The city of Siena is small, and is surrounded by a huge wall, with about 7 doors (portos), and a fort with no apparent original entrance. The wall was not straight, as it outlined the cities 3 main hills, which congregated together to form Piazza del Campo (the Piazza where the city building is). The streets are not easy to navigate for a couple of reasons. To begin, the city is on top of the hills so walking up and down streets can be taxing when you’re not used to it. Also, there are some streets that are straight, but most are simply a carving of the placement of huge medieval buildings, not to mention they outline the curve of Piazza del campo.
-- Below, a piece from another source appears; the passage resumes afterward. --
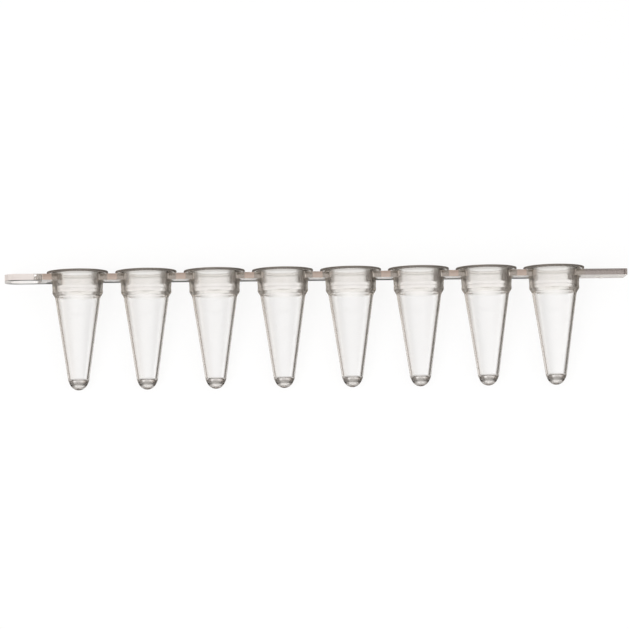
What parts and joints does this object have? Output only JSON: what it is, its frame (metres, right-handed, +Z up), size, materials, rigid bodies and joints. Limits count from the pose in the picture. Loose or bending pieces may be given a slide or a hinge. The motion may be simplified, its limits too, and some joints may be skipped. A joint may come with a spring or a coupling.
{
  "type": "pcr tube strip",
  "caption": "Row of small clear conical plastic tubes with open round mouths and thin rims, joined by a flat web with a ring tab at one end and a plain tab at the other.",
  "frame": {"origin": "middle of the footprint, on the surface that the strip lies on", "axes": "+X along the row, from the ring tab to the plain tab; +Y the way the mouths face, which they do 10.7 degrees upwards; +Z up, out of the strip's front as it lies on its back"},
  "size_m": [0.082, 0.0162, 0.008],
  "materials": {
    "clear_polypropylene": "clear with a faint haze, smooth gloss"
  },
  "bodies": {
    "root": {"tube_strip": "clear_polypropylene"}
  },
  "joints": []
}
This makes it easy to get lost in, even WITH a map (and I’m good with maps), and extremely tired to walk around the city. Check out the map and pics. The city is a miniature tourist trap, along with a city that contains many social customs and such. In May (Maggio), there is a horse racing tournament inside piazza del campo. The city is divided geographically into different neighborhoods (I forgot what they call them), and each neighborhood has their own racing horse. Apparently there are disputes between each section as to who is going to win the next race; they sometimes even lead to skirmishes. The week or so before the race, the horses are treated like gods, and even are allowed in church for Sunday Mass!

Siena provided me with a unique view of an eclectic medieval COLLEGE town. Parts of the city were built over 1000 years ago with long bizarre walls that contained the city as a whole. The streets were cobble stoned, with drivers zipping in and about, between buildings and through alleyways that seemed to host barely enough room for a hot wheel. The students I met were mostly anthropologists - and while I’m not one myself, I found comfort in staying near them since my life at Utah State has been so saturated with them. I’m very lucky to have been hosted with such cool and laid-back people!!

After staying 3 nights, I was on the train on my way to Florence to do some more couch surfing!